Let’s frame this in terms of the hiker.
C \(\rightarrow\) a hiker
E \(\rightarrow\) moving his legs (updating \(\underline{\theta}\))
T \(\rightarrow\) descending the hill (minimizing the cost function)
P \(\rightarrow\) his current altitude (value of cost function at \(\underline{\theta}\))
Then,
“A hiker, whose goal is to descend a hill, is said to learn from moving his legs if his performance at descending the hill, as measured by his current altitude, improves as he moves his legs.

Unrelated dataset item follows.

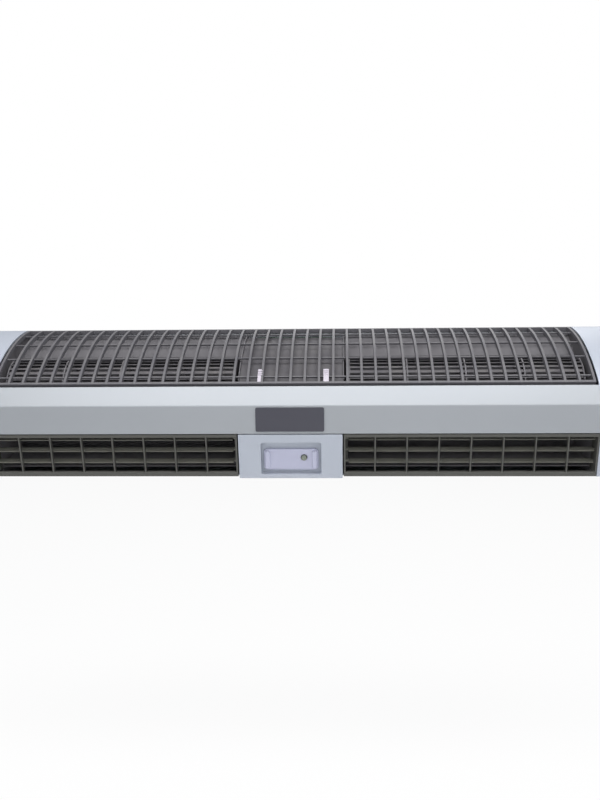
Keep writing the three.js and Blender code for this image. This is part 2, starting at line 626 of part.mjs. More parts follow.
for (const [hand, side] of [['left', -1], ['right', 1]]) {
  piece(unit, `${hand}_end_cap`, endCap(side), PALE_SILVER);
  for (const [place, at] of Object.entries(CAP_SCREWS)) {
    piece(unit, `${hand}_cap_screw_${place}`, capScrew(side, at), BRIGHT_STEEL);
  }
  piece(unit, `${hand}_grille_clip`, grilleClip(CLIP_X[hand]), WHITE);
  piece(unit, `${hand}_scroll`, scrollWall(side), DARK_SHEET);
  piece(unit, `${hand}_tongue`, tongue(side), DARK_SHEET);
  piece(unit, `${hand}_side_plate`, sidePlate(side), DARK_SHEET);
  piece(unit, `${hand}_partition`, partition(side), DARK_SHEET);

  piece(outlet, `${hand}_outlet_frame`, outletFrame(side), OUTLET_BLACK);
  BLADE_HEIGHTS.forEach((z, i) => {
    const blade = piece(outlet, `${hand}_louvre_${i + 1}`, louvreBlade(side), BLADE_GREY);
    blade.position.set(0, BLADE_PIVOT_DEPTH, z);
  });
  const link = piece(outlet, `${hand}_link_bar`, linkBar(side), OUTLET_BLACK);
  link.position.set(0, BLADE_PIVOT_DEPTH + CRANK, 0);

  piece(rotor, `${hand}_impeller`, impeller(side), WHEEL_GREY);
  const grub = piece(rotor, `${hand}_grub_screw`, grubScrew(), BRIGHT_STEEL);
  grub.position.x = side * (WHEEL_START + 10);
  piece(rotor, `${hand}_motor_strap`, motorStrap(side), STEEL);
  piece(rotor, `${hand}_motor_ring`, motorRing(side), RUBBER);
  piece(rotor, `${hand}_bearing_bracket`, bearingBracket(side), STEEL);
  piece(rotor, `${hand}_bearing_rubber`, bearingRubber(side), RUBBER);
  piece(rotor, `${hand}_bearing`, bearing(side), BRASS);

  const screw = piece(unit, `${hand}_bracket_screw`, bracketScrew(), BRIGHT_STEEL);
  screw.position.set(side * HOOK_X, 0, 75);
}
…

Linear regression is therefore a machine learning method, which is funny, because machine learning is new jargon, but linear regression is ancient. So I’m bored of this now so this is the end of the tutorial. Bye.
By the way, the above linear regression function generalizes to an n-variate linear regression. Feel free to use it.